Many of the students realize there are problems with e-cigarettes at their school and know students who vape.
 
Corner Canyon senior Cole Barkey said that while on the football team, he realized he was headed on a path downward with substance abuse.
 
“It’s not who I am or what I wanted to be like so I got involved in PLT,” he said. “I know from past experience, who is involved and where they are getting it. Some don’t even hide it.

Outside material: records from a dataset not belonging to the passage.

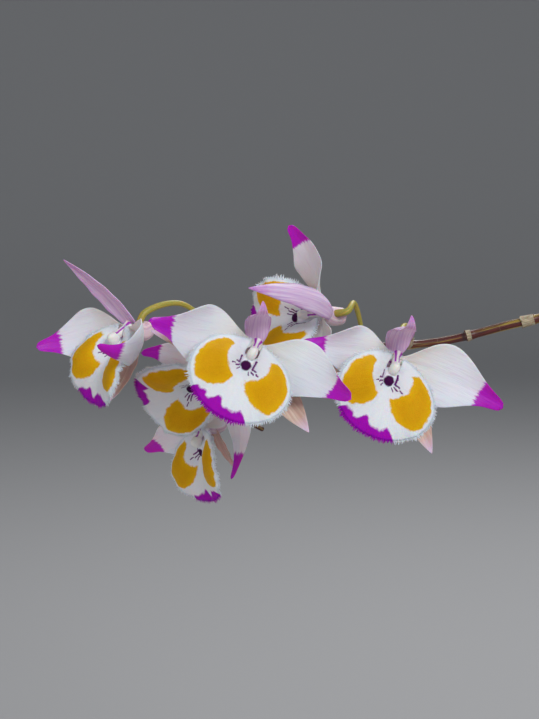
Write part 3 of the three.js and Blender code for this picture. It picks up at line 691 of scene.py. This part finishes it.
SPRAY = np.array([-150.0, -8.0, 250.0])
SPRAY_FLOWERS = [
    {
        "place": (38.1, -10, 1.2), "yaw": 8, "pitch": -4, "roll": 27, "at": 0.752,
        "top": {"az": -22, "lean": 4, "curl": 165, "hook": -235, "size": 0.88, "broad": 0.92},
        "sides": [{"az": 130, "lean": -10, "curl": 16, "cup": 0.5}, {"az": -127, "lean": -42, "curl": -30}],
        "petals": [
            {"az": 81, "lean": -7, "curl": 20, "sweep": 16, "wave": 0.8, "size": 1.07},
            {"az": -108, "lean": -1, "curl": 16, "wave": 2.2, "size": 0.86},
        ],
    },
    {
        "place": (-4, -18, 5.9), "yaw": 7, "pitch": -13, "roll": 30, "at": 0.878, "lift": -3, "arch": -10,
        "top": {"az": -28, "lean": 4, "curl": 172, "hook": -235, "size": 0.82, "broad": 0.93},
        "sides": [{"az": 120, "lean": 4, "curl": 34, "cup": 0.5}, {"az": -108, "lean": 0, "size": 0.97}],
        "petals": [
            {"az": 91, "lean": 0, "curl": 60, "sweep": 8, "wave": 0.8, "size": 1.07, "broad": 0.92},
            {"az": -114, "lean": -4, "curl": 54, "sweep": 8, "wave": 1.5, "size": 1.06},
        ],
    },
    {
        "place": (16.6, 5, 12.8), "yaw": -58, "pitch": -8, "roll": 70, "at": 0.793,
        "size": 0.97, "mouth": 0.88,
        "top": {"az": -8, "lean": 6, "curl": 93, "bend": 0.4, "cup": 0.8, "size": 1.42, "broad": 0.68},
        "sides": [{"az": 195, "lean": -10, "size": 0.85}, {"az": -150, "lean": 8, "curl": 20}],
        "petals": [
            {"az": 82, "lean": 0, "curl": 56},
            {"az": -80, "lean": 1, "curl": 52, "turn": 52, "twist": -106, "size": 0.9, "broad": 0.95},
        ],
    },
    {
        "place": (-43.4, 0, 9.1), "yaw": -50, "pitch": 0, "roll": 8, "at": 0.905, "size": 0.95, "mouth": 0.84,
        "top": {"az": -36, "lean": 26, "curl": 26, "cup": 0.9, "size": 1.04, "broad": 0.75},
        "sides": [{"az": 172, "lean": 4, "curl": 50, "size": 0.84}, {"az": -166, "lean": -22, "curl": 78}],
        "petals": [
            {"az": 94, "lean": -7, "curl": 157, "bend": 1.3, "sweep": 26, "broad": 0.88},
            {"az": -114, "lean": 0, "curl": 74, "sweep": -4},
        ],
    },
    {
        "place": (-16, 3, -7.2), "yaw": -28, "pitch": 32, "roll": 84, "at": 0.93, "size": 0.95, "mouth": 0.92,
        "top": {"az": -25, "lean": -12, "curl": 20, "size": 0.6},
        "sides": [{"az": 175, "lean": -10, "size": 0.75}, {"az": -160, "lean": -30, "size": 0.8}],
        "petals": [
            {"az": 77, "lean": -12, "curl": 52, "sweep": 44, "turn": 44, "size": 1.16, "broad": 0.4},
            {"az": -124, "lean": -4, "curl": 62, "turn": -8, "twist": -40, "size": 0.86, "broad": 0.84},
        ],
    },
    {
        "place": (-20.8, 14, -24.4), "yaw": -52, "pitch": 22, "roll": -12, "at": 0.957,
        "size": 0.88, "mouth": 1.02,
        "top": {"az": -20, "lean": 4, "curl": 36, "size": 0.78},
        "sides": [{"az": 200, "lean": -12, "size": 0.7}, {"az": -100, "lean": -10, "curl": 30}],
        "petals": [
            {"az": 62, "lean": -48, "size": 0.5},
            {"az": -97, "lean": 2, "curl": 16, "turn": 16, "size": 1.12, "broad": 0.8},
        ],
    },
]
PEDICEL_OLIVE, PEDICEL_GREEN = (0.50, 0.37, 0.055, 1), (0.30, 0.33, 0.06, 1)
PEDICEL_RED = (0.22, 0.07, 0.05, 1)


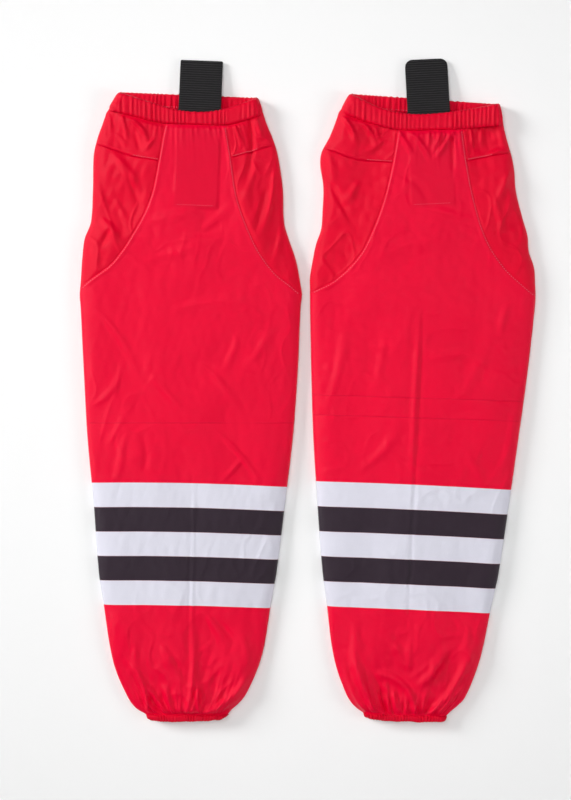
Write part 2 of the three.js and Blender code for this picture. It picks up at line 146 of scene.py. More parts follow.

We all know a couple friends who are doing it and when it’s happening and where.”
 
Senior Kaitlyn Wamper said part of what they learned is how to better inform students and spread the word on the issues involved in using e-cigs.
 
“We want to help spread the word through our school health and wellness week and at Draper Days,” she said. “We’re working with the Draper Communities that Care coalition, the police, Salt Lake County Health Department and others to reduce vaping and substance abuses and know the health issues concerning them.”
 
Fink said his own family went through the effects of substance abuse after his mother got involved in it.
 
“My parents ended up divorcing, but it affects everyone and often people don’t realize that. High schoolers don’t realize the adverse effects it has. I’ve personally seen how bad decisions affect others and would like to see that stopped,” he said.
 
Other common substance abuse issues, such as alcohol, marijuana and prescription drugs, recently were addressed in a multi-school community presentation coordinated by Draper’s Communities that Care coalition, in which Corner Canyon PLT took part.
 
Junior Abby Smith said that attending the national conference helped them build a base for implementation this year to impact their school and community.
 
“We have an opportunity to take the initiative with these issues this year and to continue serving our community next year,” she said.
 
In addition to attending the conference, the students with their adviser Russ Boyer visited many Washington, D.C. sights, including several monuments and memorials, Museum of Natural History, Gallery of Art, U.S. Holocaust Museum and Arlington Cemetery, where they saw Draper Police Officer Derek Johnson’s name on a memorial for fallen officers.
 
The six students who attended the conference were selected for their involvement and leadership with PLT at their school and community through planning, organizing and holding eight in-class assemblies at Corner Canyon as well as involving middle schools in pledging to stay tobacco-free, said Lauren Bartsch, Salt Lake County health educator in the Tobacco Prevention and Cessation Program.
 
The students received a grant in January to attend the conference through the Utah Strategic Prevention Framework Partnership for Success Project in Salt Lake County, which uses prevention services for underage drinking and substance abuse prevention.